-- Start SOURCE EXCERPT --

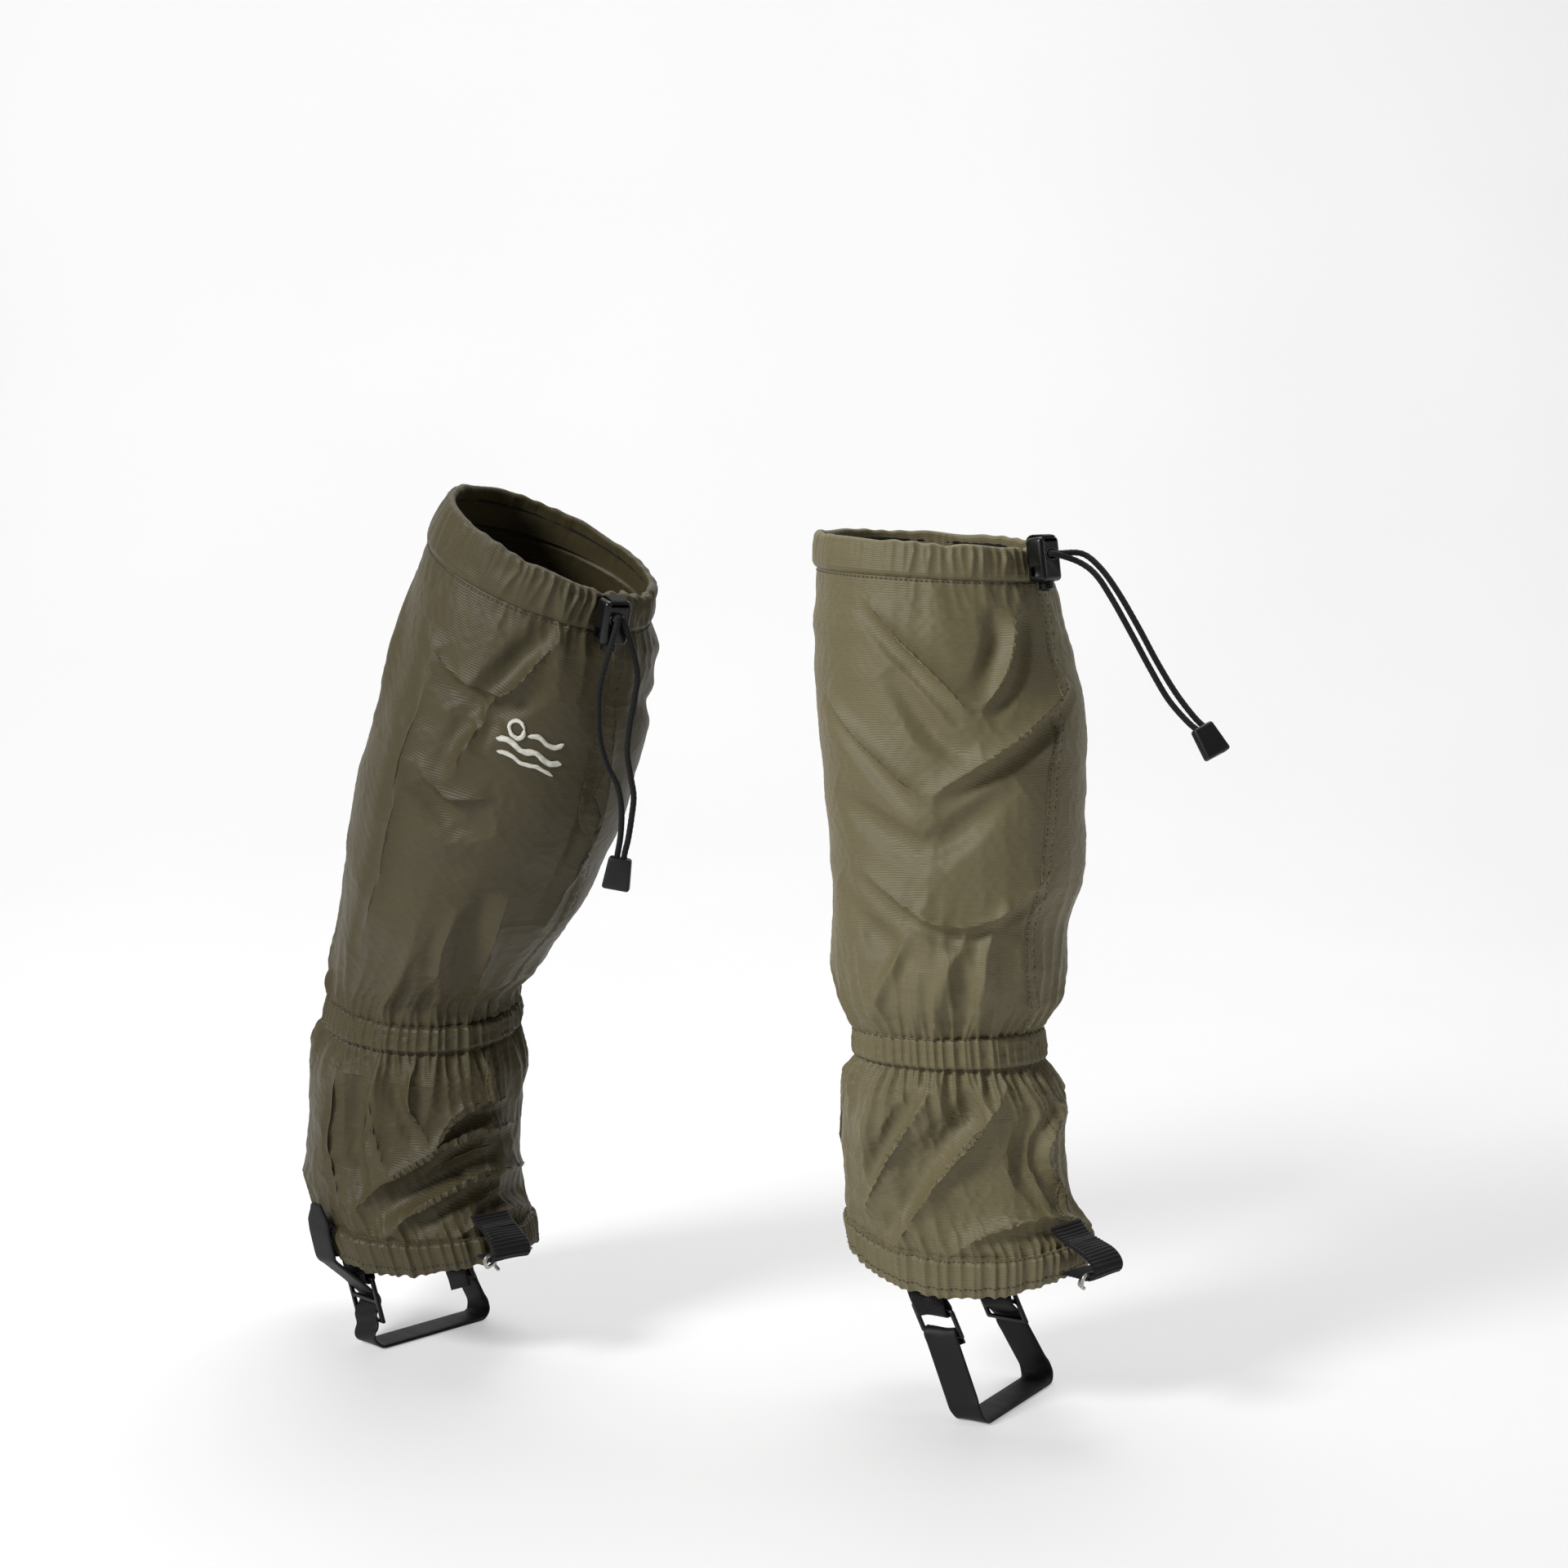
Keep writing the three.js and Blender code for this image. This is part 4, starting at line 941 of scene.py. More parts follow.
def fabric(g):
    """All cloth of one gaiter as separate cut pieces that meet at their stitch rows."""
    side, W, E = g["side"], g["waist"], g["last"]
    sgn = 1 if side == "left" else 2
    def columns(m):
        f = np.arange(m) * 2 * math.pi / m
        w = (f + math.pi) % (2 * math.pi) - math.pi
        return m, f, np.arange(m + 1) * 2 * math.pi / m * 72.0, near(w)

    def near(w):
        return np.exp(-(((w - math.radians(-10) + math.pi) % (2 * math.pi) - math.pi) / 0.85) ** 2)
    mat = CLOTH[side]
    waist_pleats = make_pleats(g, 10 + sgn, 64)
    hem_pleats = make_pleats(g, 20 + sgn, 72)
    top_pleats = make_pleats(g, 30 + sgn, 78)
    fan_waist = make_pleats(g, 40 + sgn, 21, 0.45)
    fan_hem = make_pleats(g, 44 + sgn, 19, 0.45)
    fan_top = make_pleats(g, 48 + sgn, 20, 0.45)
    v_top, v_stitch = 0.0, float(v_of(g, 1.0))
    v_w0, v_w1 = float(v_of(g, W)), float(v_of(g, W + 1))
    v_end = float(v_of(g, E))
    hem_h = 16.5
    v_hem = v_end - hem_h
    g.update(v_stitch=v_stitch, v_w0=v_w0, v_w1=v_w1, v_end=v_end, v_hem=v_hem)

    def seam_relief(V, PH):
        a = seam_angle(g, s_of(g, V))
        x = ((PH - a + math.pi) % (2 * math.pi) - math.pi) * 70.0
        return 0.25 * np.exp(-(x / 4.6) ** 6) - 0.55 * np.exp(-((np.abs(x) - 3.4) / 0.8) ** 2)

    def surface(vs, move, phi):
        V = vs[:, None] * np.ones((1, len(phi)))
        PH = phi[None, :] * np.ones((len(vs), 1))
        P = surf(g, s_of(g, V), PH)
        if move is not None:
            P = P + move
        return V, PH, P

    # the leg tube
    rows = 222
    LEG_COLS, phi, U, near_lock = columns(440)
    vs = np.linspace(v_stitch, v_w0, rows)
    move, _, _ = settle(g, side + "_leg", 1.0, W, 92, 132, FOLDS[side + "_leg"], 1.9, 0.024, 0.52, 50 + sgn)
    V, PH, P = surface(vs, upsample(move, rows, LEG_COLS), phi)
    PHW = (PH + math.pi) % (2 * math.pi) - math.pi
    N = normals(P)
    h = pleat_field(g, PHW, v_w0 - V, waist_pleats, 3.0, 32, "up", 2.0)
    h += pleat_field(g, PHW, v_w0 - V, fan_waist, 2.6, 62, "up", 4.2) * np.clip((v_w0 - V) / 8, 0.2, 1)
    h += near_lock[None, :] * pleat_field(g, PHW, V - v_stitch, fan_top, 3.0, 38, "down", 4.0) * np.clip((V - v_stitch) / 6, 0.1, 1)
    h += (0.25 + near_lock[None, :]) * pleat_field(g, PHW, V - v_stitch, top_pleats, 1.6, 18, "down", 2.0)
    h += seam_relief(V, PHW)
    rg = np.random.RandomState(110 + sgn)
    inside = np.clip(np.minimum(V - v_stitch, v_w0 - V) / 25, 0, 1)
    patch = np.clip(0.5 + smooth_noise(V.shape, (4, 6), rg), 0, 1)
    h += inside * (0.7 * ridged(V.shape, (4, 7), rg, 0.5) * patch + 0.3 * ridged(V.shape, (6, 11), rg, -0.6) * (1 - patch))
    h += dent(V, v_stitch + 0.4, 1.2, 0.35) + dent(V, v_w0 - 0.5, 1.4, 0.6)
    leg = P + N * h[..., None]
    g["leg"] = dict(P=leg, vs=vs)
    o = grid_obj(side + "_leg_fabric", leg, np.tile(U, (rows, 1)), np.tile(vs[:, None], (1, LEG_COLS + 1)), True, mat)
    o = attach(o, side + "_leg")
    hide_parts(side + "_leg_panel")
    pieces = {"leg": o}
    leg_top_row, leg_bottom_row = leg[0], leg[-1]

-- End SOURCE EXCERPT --

- _EXERCISE REQUIREMENTS_:
Write the entire listing out again, word for word.

- _RESPONSE FOR THIS EXERCISE_:
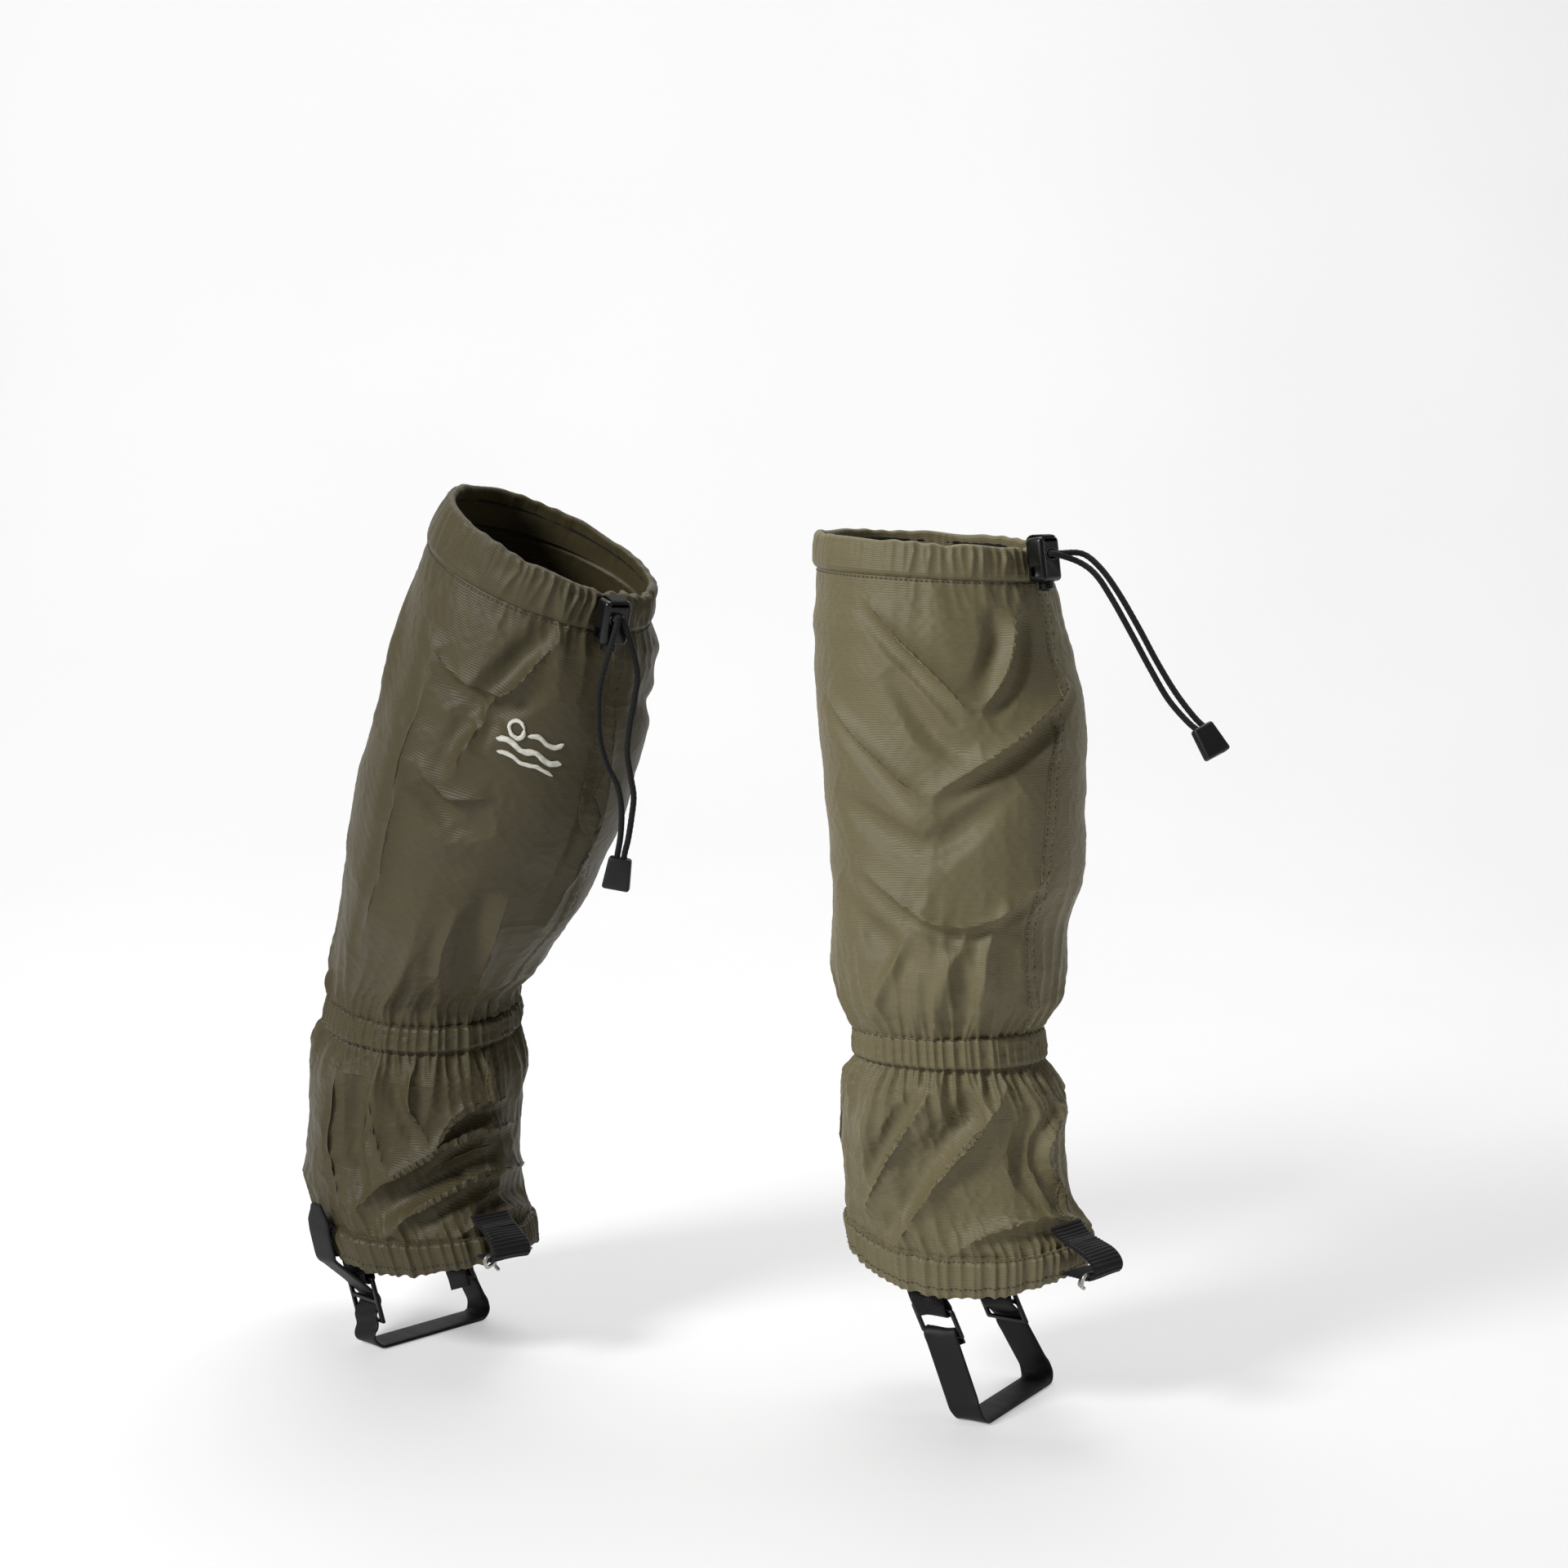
Keep writing the three.js and Blender code for this image. This is part 4, starting at line 941 of scene.py. More parts follow.
def fabric(g):
    """All cloth of one gaiter as separate cut pieces that meet at their stitch rows."""
    side, W, E = g["side"], g["waist"], g["last"]
    sgn = 1 if side == "left" else 2
    def columns(m):
        f = np.arange(m) * 2 * math.pi / m
        w = (f + math.pi) % (2 * math.pi) - math.pi
        return m, f, np.arange(m + 1) * 2 * math.pi / m * 72.0, near(w)

    def near(w):
        return np.exp(-(((w - math.radians(-10) + math.pi) % (2 * math.pi) - math.pi) / 0.85) ** 2)
    mat = CLOTH[side]
    waist_pleats = make_pleats(g, 10 + sgn, 64)
    hem_pleats = make_pleats(g, 20 + sgn, 72)
    top_pleats = make_pleats(g, 30 + sgn, 78)
    fan_waist = make_pleats(g, 40 + sgn, 21, 0.45)
    fan_hem = make_pleats(g, 44 + sgn, 19, 0.45)
    fan_top = make_pleats(g, 48 + sgn, 20, 0.45)
    v_top, v_stitch = 0.0, float(v_of(g, 1.0))
    v_w0, v_w1 = float(v_of(g, W)), float(v_of(g, W + 1))
    v_end = float(v_of(g, E))
    hem_h = 16.5
    v_hem = v_end - hem_h
    g.update(v_stitch=v_stitch, v_w0=v_w0, v_w1=v_w1, v_end=v_end, v_hem=v_hem)

    def seam_relief(V, PH):
        a = seam_angle(g, s_of(g, V))
        x = ((PH - a + math.pi) % (2 * math.pi) - math.pi) * 70.0
        return 0.25 * np.exp(-(x / 4.6) ** 6) - 0.55 * np.exp(-((np.abs(x) - 3.4) / 0.8) ** 2)

    def surface(vs, move, phi):
        V = vs[:, None] * np.ones((1, len(phi)))
        PH = phi[None, :] * np.ones((len(vs), 1))
        P = surf(g, s_of(g, V), PH)
        if move is not None:
            P = P + move
        return V, PH, P

    # the leg tube
    rows = 222
    LEG_COLS, phi, U, near_lock = columns(440)
    vs = np.linspace(v_stitch, v_w0, rows)
    move, _, _ = settle(g, side + "_leg", 1.0, W, 92, 132, FOLDS[side + "_leg"], 1.9, 0.024, 0.52, 50 + sgn)
    V, PH, P = surface(vs, upsample(move, rows, LEG_COLS), phi)
    PHW = (PH + math.pi) % (2 * math.pi) - math.pi
    N = normals(P)
    h = pleat_field(g, PHW, v_w0 - V, waist_pleats, 3.0, 32, "up", 2.0)
    h += pleat_field(g, PHW, v_w0 - V, fan_waist, 2.6, 62, "up", 4.2) * np.clip((v_w0 - V) / 8, 0.2, 1)
    h += near_lock[None, :] * pleat_field(g, PHW, V - v_stitch, fan_top, 3.0, 38, "down", 4.0) * np.clip((V - v_stitch) / 6, 0.1, 1)
    h += (0.25 + near_lock[None, :]) * pleat_field(g, PHW, V - v_stitch, top_pleats, 1.6, 18, "down", 2.0)
    h += seam_relief(V, PHW)
    rg = np.random.RandomState(110 + sgn)
    inside = np.clip(np.minimum(V - v_stitch, v_w0 - V) / 25, 0, 1)
    patch = np.clip(0.5 + smooth_noise(V.shape, (4, 6), rg), 0, 1)
    h += inside * (0.7 * ridged(V.shape, (4, 7), rg, 0.5) * patch + 0.3 * ridged(V.shape, (6, 11), rg, -0.6) * (1 - patch))
    h += dent(V, v_stitch + 0.4, 1.2, 0.35) + dent(V, v_w0 - 0.5, 1.4, 0.6)
    leg = P + N * h[..., None]
    g["leg"] = dict(P=leg, vs=vs)
    o = grid_obj(side + "_leg_fabric", leg, np.tile(U, (rows, 1)), np.tile(vs[:, None], (1, LEG_COLS + 1)), True, mat)
    o = attach(o, side + "_leg")
    hide_parts(side + "_leg_panel")
    pieces = {"leg": o}
    leg_top_row, leg_bottom_row = leg[0], leg[-1]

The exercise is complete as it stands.